The mocking in his voice suddenly grated and the hold he had on her was broken long enough for her to consider walking away from him. ‘I don’t need to know,’ she said. ‘But it’s fairly normal behaviour in our society; I tell you my name, you tell me yours, we talk a bit, we run out of things to say, we move on.’

He laughed. ‘And by society you mean the masses? The herd?’

‘So damning of society? Let me guess, society exists merely as a concept and in the real world there are only individuals?’

‘Oscar Wilde,’ he said. ‘I’m impressed.’

It was Harmony’s turn to laugh. ‘Christ, you can’t be impressed by an Oscar Wilde quote,’ she said with a derisive shake of her head. ‘They fall out of Christmas crackers with knock-knock jokes and plastic key rings.’

He stared at her, narrowed eyes flicking back and forth over hers as if trying to read her thoughts, and she felt her cheeks flush again. She drank the warm, flat dregs of her champagne to fill the silence.

‘You said you’re not enjoying the party,’ he said. ‘Why not?’

‘I didn’t say that. I said I wasn’t in the mood.’ She paused and shrugged. ‘I suppose it’s just all a bit loud and crowded in there. I’m not great with parties at the best of times. But it’s my best friend’s fortieth, I’m sure I’ll get into it soon.’

‘It’s not a very good party. Too showy. No intimacy or subtlety. I’m not enjoying it either,’ he said, pausing for a beat. ‘At least, I wasn’t.’

Harmony dropped her eyes. ‘As long as Emma has a good time, that’s all that matters.’

He placed his glass on the console table and stared at her, silent for a moment or two, until she finally looked up at him. When she did he smiled. ‘Harmony, what would you say if I asked you to leave and have dinner with me?’

Harmony laughed abruptly, taken aback by his question.

‘Excuse me?’

‘Right now, if I asked you to leave the party with me, would you come?’

Her heart began to race as she realised he was being perfectly serious. ‘No,’ she said quickly. ‘Of course I wouldn’t.’

‘Why not?’

She faltered. The hairs on her forearms stood proud. Her heart hammered. ‘I’m married. My husband’s here.’

The stranger held her eyes for a moment or two and then gave a deferential nod. ‘He’s a lucky man.’

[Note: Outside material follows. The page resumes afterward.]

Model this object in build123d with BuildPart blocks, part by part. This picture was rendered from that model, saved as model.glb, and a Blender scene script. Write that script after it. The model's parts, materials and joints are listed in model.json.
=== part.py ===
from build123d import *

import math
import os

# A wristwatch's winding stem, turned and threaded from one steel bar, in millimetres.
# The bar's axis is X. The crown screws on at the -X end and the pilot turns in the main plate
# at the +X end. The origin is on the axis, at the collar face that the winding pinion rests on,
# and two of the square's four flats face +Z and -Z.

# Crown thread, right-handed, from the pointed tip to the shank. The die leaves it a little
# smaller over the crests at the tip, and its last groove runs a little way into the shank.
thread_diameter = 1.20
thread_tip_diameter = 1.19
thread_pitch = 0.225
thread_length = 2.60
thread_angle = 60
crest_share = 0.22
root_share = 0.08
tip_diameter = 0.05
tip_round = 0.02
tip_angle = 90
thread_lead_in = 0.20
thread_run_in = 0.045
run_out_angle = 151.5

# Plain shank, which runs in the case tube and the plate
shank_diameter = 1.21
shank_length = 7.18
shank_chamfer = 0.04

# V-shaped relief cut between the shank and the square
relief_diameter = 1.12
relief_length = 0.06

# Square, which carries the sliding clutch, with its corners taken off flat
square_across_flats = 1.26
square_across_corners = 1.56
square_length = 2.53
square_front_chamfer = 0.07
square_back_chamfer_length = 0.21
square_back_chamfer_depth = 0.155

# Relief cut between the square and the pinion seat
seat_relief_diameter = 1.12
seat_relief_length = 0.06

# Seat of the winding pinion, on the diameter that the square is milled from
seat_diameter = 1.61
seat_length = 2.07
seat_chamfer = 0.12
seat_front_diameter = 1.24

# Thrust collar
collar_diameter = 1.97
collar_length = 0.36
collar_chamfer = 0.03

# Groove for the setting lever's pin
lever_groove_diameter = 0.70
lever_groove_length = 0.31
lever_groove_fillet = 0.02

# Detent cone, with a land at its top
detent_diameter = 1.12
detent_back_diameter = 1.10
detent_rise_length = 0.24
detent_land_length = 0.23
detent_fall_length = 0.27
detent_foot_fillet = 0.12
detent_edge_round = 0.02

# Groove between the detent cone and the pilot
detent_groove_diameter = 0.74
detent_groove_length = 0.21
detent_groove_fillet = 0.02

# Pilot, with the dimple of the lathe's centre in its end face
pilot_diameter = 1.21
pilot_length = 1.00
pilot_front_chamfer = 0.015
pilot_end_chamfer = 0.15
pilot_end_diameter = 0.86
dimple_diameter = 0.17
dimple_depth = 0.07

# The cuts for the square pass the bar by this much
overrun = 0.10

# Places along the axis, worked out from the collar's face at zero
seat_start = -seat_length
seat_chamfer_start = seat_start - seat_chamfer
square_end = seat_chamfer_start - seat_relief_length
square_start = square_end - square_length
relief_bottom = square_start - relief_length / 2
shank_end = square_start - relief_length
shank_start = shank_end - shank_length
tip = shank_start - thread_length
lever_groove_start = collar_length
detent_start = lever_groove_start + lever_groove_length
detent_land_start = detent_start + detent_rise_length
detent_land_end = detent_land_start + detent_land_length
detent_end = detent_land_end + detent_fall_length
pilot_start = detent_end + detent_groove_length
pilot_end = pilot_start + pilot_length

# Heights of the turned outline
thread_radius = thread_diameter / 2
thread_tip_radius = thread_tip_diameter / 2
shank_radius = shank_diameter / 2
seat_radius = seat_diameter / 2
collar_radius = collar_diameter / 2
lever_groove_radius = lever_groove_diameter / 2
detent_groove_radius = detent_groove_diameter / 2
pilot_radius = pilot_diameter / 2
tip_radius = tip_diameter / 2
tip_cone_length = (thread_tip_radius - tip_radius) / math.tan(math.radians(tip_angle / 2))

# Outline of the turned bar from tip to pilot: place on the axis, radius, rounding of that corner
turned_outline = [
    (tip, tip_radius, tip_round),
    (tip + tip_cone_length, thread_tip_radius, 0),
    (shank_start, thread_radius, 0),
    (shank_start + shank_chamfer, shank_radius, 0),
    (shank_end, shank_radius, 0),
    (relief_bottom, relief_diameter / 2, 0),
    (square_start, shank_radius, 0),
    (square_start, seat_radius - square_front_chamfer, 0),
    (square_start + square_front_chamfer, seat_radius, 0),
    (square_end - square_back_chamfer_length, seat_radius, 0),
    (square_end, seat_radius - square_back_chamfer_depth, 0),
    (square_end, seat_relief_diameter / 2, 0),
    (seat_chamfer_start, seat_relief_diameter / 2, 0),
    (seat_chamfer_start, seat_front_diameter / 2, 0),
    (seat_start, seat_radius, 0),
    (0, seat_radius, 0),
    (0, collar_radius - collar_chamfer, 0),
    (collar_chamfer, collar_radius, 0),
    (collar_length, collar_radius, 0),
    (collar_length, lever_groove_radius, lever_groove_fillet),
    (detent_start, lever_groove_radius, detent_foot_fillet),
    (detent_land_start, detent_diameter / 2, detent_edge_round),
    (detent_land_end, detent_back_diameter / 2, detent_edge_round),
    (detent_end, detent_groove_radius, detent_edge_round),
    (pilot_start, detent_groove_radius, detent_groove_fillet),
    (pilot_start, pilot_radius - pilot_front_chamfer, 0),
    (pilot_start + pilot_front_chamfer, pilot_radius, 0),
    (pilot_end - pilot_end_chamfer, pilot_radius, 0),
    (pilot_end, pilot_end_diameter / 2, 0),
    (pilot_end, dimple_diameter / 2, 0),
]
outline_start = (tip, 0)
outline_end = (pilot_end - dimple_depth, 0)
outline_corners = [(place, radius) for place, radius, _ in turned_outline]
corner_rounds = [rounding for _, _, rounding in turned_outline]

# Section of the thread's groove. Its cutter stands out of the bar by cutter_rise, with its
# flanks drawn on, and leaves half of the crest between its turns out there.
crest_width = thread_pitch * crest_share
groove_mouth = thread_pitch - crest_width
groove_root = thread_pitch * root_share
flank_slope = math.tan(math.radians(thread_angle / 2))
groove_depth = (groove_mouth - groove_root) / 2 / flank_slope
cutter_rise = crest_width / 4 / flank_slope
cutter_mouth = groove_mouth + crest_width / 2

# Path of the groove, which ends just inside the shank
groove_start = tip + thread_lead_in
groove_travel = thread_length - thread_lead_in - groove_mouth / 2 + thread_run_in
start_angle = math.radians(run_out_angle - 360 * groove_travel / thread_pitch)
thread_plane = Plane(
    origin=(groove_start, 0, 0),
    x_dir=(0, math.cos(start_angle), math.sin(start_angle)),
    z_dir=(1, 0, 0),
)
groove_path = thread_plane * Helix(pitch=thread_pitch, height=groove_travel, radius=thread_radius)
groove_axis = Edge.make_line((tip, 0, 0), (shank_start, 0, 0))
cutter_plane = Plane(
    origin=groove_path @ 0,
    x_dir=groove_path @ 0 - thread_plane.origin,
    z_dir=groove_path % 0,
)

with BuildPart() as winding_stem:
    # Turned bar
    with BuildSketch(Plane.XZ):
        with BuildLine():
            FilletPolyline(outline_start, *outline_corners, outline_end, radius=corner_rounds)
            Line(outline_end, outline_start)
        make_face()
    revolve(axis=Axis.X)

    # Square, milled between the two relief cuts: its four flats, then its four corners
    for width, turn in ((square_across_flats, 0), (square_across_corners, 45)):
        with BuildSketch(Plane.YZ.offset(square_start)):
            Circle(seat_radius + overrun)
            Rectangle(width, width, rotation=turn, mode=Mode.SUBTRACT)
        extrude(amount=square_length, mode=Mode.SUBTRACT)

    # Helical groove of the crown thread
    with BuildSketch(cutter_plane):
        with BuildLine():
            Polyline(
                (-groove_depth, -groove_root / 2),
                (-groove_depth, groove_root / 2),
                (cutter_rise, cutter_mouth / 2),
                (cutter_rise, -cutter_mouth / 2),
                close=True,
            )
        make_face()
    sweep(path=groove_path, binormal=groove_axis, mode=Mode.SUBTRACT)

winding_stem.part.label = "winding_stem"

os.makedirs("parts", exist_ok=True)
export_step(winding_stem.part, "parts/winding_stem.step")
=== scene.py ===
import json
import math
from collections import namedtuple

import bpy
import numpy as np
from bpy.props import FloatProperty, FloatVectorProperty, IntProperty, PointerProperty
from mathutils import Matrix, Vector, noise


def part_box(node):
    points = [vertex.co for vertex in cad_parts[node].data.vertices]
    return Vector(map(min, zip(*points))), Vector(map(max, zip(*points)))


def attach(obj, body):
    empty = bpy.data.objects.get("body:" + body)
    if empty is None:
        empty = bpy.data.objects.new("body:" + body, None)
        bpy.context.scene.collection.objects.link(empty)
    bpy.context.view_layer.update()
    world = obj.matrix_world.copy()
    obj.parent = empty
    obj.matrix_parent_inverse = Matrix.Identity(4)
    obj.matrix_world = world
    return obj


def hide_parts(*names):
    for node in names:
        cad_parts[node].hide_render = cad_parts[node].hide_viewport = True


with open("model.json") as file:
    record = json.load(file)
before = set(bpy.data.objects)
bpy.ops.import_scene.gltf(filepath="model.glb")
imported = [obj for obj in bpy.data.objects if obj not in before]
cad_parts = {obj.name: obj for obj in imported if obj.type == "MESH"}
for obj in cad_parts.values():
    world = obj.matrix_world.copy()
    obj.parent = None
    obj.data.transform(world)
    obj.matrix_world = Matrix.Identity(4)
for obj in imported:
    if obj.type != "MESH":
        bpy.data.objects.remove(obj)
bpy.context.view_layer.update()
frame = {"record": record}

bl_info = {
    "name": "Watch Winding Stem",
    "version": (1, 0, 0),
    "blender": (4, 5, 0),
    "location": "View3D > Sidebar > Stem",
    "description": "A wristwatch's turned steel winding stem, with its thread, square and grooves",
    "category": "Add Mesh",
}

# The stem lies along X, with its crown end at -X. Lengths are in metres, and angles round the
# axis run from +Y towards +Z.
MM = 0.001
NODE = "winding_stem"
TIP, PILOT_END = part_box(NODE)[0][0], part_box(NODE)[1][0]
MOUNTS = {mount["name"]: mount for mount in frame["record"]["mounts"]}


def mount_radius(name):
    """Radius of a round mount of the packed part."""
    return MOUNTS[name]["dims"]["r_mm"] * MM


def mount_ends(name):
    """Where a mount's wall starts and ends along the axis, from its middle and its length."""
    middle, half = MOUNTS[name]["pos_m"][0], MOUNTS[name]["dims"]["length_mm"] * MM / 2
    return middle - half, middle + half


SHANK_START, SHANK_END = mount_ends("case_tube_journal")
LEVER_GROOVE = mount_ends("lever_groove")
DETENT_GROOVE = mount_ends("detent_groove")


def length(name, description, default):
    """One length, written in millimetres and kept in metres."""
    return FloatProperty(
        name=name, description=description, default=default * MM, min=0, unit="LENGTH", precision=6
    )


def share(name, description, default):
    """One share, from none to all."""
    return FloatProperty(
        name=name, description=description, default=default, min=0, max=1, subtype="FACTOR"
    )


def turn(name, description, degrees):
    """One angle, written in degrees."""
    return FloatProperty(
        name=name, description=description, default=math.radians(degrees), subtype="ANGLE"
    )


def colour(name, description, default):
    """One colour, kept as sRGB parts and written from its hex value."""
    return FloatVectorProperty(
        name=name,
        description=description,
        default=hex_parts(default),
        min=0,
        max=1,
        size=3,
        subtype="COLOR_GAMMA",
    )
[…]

As if on cue she heard Will’s laugh, unmistakeable in its generous fullness, one of those infectious laughs that set other laughs off like a line of falling dominoes. She turned to look over her shoulder and saw him standing with his back to her at the entrance to the living room. He was talking to a man she didn’t recognise. She was filled with a sense of relief as the tension between herself and the stranger disappeared like water through a cupped hand.

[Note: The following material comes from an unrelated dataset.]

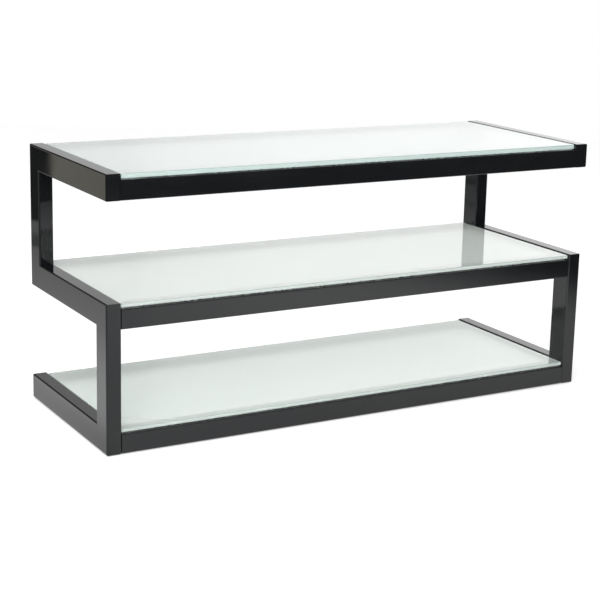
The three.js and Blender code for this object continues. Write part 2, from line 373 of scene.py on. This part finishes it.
def worn_grain():
    """Small metal and moulded parts: fine grain drawn out along the vector's Y, and blotches of tone."""
    draw_stretch = (1.0, 0.15, 1.0)
    group, into, out = effect("Worn grain", ["Grain scale", "Blotch scale"], ["Height", "Blotch"])
    vector = into["Vector"]
    drawn = add(group, "ShaderNodeMapping", {"Vector": vector, "Scale": draw_stretch}).outputs["Vector"]
    blotch = noise(group, vector, into["Blotch scale"], detail=3.0)
    feed(group, out["Height"], noise(group, drawn, into["Grain scale"], detail=3.0))
    feed(group, out["Blotch"], ranged(group, blotch, low=0.35, high=0.65))
    return group


FILM = sprayed_film()
ETCH = etched_surface()
GRAIN = worn_grain()


# Finishes

def material(name):
    """A material with its node tree, its one shader and the Object coordinates."""
    made = bpy.data.materials.new(name)
    made.use_nodes = True
    tree = made.node_tree
    shader = tree.nodes["Principled BSDF"]
    place = tree.nodes.new("ShaderNodeTexCoord").outputs["Object"]
    return made, tree, shader, place


def placed(tree, group, **values):
    """The results of an effect, whose inputs are fed by name with _ for a space."""
    node = add(tree, "ShaderNodeGroup", node_tree=group)
    for label, value in values.items():
        feed(tree, node.inputs[label.replace("_", " ")], value)
    return node.outputs


def bumped(tree, shader, height, depth, strength=1.0):
    """Lets the height, as a share of the depth in metres, tilt the shader's normal."""
    bump = add(tree, "ShaderNodeBump", {"Height": height, "Distance": depth, "Strength": strength})
    feed(tree, shader.inputs["Normal"], bump.outputs["Normal"])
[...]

‘In fact, that’s him now,’ she said. ‘He’s probably come looking for me. I should join him before we sit for supper.’

The stranger stared at her, and then gave a curt nod of his head.

‘You must. It was nice to meet you, Harmony.’

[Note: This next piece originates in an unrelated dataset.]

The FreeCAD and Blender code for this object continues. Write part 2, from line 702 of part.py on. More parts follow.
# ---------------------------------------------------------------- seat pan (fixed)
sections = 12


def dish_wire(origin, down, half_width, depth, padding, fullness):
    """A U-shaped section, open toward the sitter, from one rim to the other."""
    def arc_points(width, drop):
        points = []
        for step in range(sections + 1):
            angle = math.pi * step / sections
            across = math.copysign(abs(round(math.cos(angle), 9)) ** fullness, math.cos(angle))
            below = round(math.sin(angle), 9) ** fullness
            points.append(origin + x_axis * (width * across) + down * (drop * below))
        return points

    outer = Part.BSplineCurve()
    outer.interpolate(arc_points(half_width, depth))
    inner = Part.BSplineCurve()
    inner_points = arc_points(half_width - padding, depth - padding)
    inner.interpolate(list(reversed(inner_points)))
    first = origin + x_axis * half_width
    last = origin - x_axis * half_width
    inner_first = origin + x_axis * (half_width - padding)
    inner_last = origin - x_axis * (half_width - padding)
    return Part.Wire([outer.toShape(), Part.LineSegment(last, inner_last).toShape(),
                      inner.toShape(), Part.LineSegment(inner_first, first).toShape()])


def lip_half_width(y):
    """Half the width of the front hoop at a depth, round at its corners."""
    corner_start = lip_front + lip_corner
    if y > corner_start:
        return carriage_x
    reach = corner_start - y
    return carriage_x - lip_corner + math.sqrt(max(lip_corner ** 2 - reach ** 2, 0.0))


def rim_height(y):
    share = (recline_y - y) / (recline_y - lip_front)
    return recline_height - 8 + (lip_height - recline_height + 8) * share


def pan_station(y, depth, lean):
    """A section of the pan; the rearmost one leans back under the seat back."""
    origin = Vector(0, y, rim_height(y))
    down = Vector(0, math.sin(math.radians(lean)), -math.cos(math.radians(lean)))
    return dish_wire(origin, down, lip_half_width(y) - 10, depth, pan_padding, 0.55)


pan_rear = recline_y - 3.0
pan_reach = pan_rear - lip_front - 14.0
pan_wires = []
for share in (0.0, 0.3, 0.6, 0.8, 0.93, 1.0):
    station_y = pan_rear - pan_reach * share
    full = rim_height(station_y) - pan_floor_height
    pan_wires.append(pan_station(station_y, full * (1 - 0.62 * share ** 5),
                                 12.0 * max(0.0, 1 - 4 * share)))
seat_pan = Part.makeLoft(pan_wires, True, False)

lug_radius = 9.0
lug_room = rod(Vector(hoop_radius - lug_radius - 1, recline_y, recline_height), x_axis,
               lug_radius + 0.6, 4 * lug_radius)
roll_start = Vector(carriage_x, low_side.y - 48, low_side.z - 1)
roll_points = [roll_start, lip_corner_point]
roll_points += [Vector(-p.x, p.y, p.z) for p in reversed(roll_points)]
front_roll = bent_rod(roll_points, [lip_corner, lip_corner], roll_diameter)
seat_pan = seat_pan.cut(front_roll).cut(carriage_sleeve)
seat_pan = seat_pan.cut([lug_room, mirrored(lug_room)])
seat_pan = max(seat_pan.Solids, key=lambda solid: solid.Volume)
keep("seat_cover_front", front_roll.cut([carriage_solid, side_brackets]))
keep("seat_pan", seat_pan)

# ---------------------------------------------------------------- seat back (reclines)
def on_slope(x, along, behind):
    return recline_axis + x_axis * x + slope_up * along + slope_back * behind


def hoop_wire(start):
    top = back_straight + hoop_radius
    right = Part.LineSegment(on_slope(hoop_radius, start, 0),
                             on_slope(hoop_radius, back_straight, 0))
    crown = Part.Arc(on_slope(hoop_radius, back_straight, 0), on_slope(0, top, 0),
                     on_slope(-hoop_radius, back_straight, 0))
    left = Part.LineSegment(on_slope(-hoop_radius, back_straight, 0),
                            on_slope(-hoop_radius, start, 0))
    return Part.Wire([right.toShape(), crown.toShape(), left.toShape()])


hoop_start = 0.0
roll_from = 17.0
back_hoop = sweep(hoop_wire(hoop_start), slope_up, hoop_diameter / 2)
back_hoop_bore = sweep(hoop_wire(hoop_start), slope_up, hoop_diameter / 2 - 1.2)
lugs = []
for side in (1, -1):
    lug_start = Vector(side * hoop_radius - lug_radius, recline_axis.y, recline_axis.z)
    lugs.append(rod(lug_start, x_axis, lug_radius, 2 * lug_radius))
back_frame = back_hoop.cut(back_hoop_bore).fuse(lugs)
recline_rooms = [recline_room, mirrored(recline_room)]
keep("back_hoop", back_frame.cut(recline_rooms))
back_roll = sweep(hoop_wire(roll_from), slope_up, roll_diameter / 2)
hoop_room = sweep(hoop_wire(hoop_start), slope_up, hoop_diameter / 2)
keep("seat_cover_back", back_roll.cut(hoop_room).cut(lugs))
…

She held out her hand again. ‘It was nice to meet you, too,’ she said. ‘Whatever your name is.’

He took her hand and as he did he stroked his thumb against her, barely there, like a butterfly’s kiss. Her skin tingled. As she walked down the corridor away from him she felt his eyes burning into her back. She went straight up to Will and kissed him on the lips. The man he was with chuckled drunkenly.

‘What was that for?’ Will asked with amusement.

‘No reason.’ She glanced over her shoulder but the stranger had gone and she felt a sharp stab of disappointment.

C H A P T E R    T H R E E

Though Harmony looked for him she didn’t see the man again that night. She had half-hoped she might find herself sitting next to him at supper. He was interesting and she’d enjoyed his company, and when she recalled him asking her to leave with him she got a rush of excitement. There was a self-assuredness, an inner purpose about him that was different to any other person she’d met, and it intrigued her. Instead she found herself between two men she’d met a couple of times, neither of whom she had much in common with, and she spent most of the meal sitting quietly, toying with her water glass and watching other people as they chatted and drank. Will spent no time at the table; instead he leapt about with his camera like a man possessed. Harmony felt a warm glow as she watched him. She liked to see him taking photographs, filled up with enthusiasm, lit from within.